The Canadian tourism market has grown by nearly 100 per cent in the last five years and St. Lucia expects to receive a record number of visitors from this country in 2014, the island’s tourism director, Louis Lewis, said in Toronto last week.
St. Lucia welcomed almost 35,000 visitors last year from Canada, the Caribbean island’s third largest source market.
“The numbers for the first two months of this year exceed those for the same period last year and we expect the growth trend to continue,” he said. “In January alone there was a 15 per cent increase in stay-over arrivals with 776 more visitors.”
While the majority of the Canadian tourists are from the Greater Toronto Area, Lewis said there is potential to attract visitors from other parts of the province and the country.
“Given that the demand for St. Lucia is increasing, we have developed a strategy to work closely with the airlines to increase flight capacity to our destination,” Lewis said. “At the same time, we are broadening our presence in Canada by doing more promotions in areas outside of Toronto.”
Air Canada operates three flights weekly between Toronto and St. Lucia and one between Montreal and St. Lucia while WestJet flies twice a week between the two destinations in the summer and three times in the winter.
St. Lucia, which has a hotel room capacity of almost 5,000, welcomed approximately 320,000 tourists last year.
Lewis expects the island will reach the one million visitor mark late this year or early in 2015.
Despite the global financial crisis, the tourism industry — which accounts for almost 64 per cent of the island’s Gross Domestic Product – has flourished in the last five years.
“We have a clear strategy as to how we promote our destination,” he said. “We work closely with our airline partners to ensure there is access to the destination and we play to our strengths.
“Visitors don’t go somewhere for a vacation if they can have that experience where they reside. So we have infused our culture and heritage in our promotions because these are the things that make us attractive.
“We also have a range of options for everyone from the budget- to the high-end traveller.”
Lewis said St. Lucia remains a relatively safe destination despite the murder of a British yachtsman, a few robberies perpetrated against tourists and an unfortunate incident at a resort in the last two years.
In July 2012, British resident Hannah Defoe – the cousin of Toronto FC striker Jermain Defoe – was electrocuted in a hotel swimming pool and, four months later, an elderly Canadian visitor succumbed to his injuries after being beaten and robbed on a beach near Castries.
A year ago, masked men with shotguns and pistols robbed a group of cruise ship passengers while they were on an escorted excursion at the Diamond Falls Botanical Gardens near Soufriere and yachtsman Roger Pratt, a retired consultant, was murdered on his boat last January.
Four men have been charged with his death.

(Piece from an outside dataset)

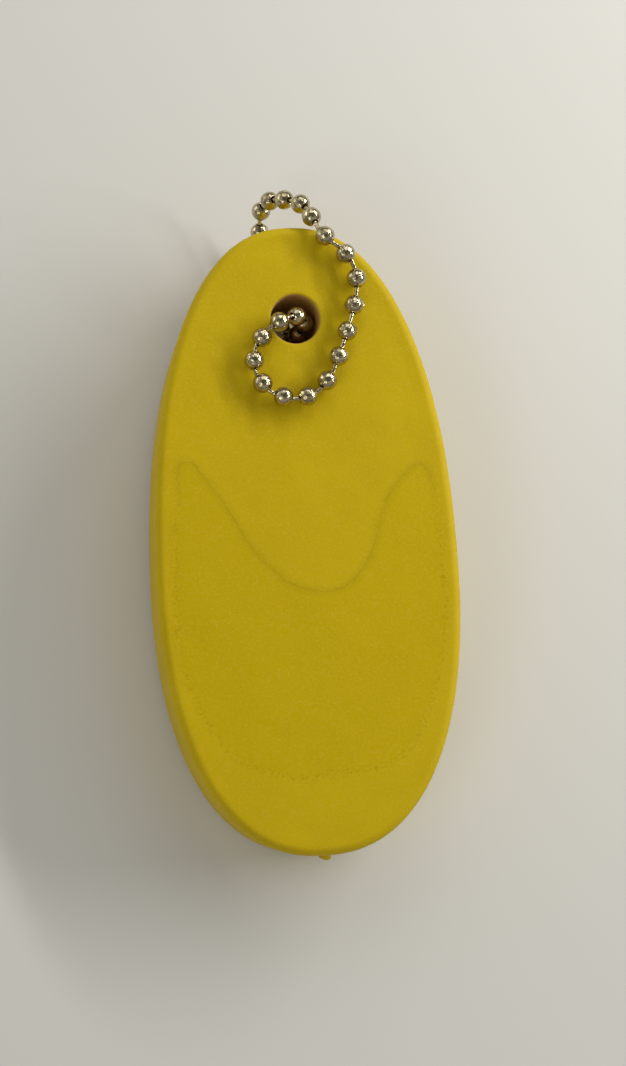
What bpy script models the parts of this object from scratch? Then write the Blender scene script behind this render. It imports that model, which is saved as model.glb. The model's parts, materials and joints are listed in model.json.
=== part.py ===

“I don’t want to downplay those tragic incidents,” said Lewis. “Any incidence of crime or an unfortunate occurrence is one too many. We have spent a lot of time and energy to ensure that safety and security are paramount because we know nobody travels to a place where they feel their safety is in jeopardy. Our priority is to have a safe destination for visitors.”
Despite the family tragedy, Defoe continues to embrace the island which is his mother’s birthplace. He vacations there annually and last year established a foundation in St. Lucia to help vulnerable young people.
“Jermain has done a lot to promote St. Lucia, especially in the United Kingdom and now he has a foundation that will benefit our youths,” Lewis said. “Our plan though is to have our nationals in the Diaspora become our number one promoters. We want them to be our ambassadors and agents. We are a small country operating in a small market, so we need as much assistance as possible.”
Lewis came to Toronto just days after the United Kingdom announced it will reduce the controversial Air Passenger Duty (APD) starting next year.
The departure tax charged on geographical tiers has had a severe impact on St. Lucia and other Caribbean nations with service-based economies that are largely tourism-centred. Travel for British tourists to the region has been very costly since the tax inception.
“The ultimate aim was to have it repealed entirely because it’s really an impediment to the benefits of tourism,” Lewis said. “For a travel party of four coming from the UK, they would have to set aside as much as 600 pounds from their travel budget for that tax. That hurt their spending power when they come to St. Lucia. Next year, the competition will be more equitable, but the ultimate aim is to have the tax removed so that we can grow in an unimpeded way because tourism is vital and important for us.”
The APD was introduced in 1994 by then Chancellor of the Exchequer Gordon Brown as a ‘green tax’, but there was never any coherent accounting of how the revenue generated has been used by the treasury to offset the effects of carbon monoxide.
Lewis and his deputy, Tracey Warner-Arnold, were in the city for the Piton Awards that rewards top booking travel agents and agencies with cash and hotel incentives.
“We recognize that the travel agents are very important in the context of making decisions about where people travel to and if we develop specialists on the destinations, there is an incentive for them to sell it,” he said. “At the same time, they are imparting the best knowledge to attract visitors to our island.”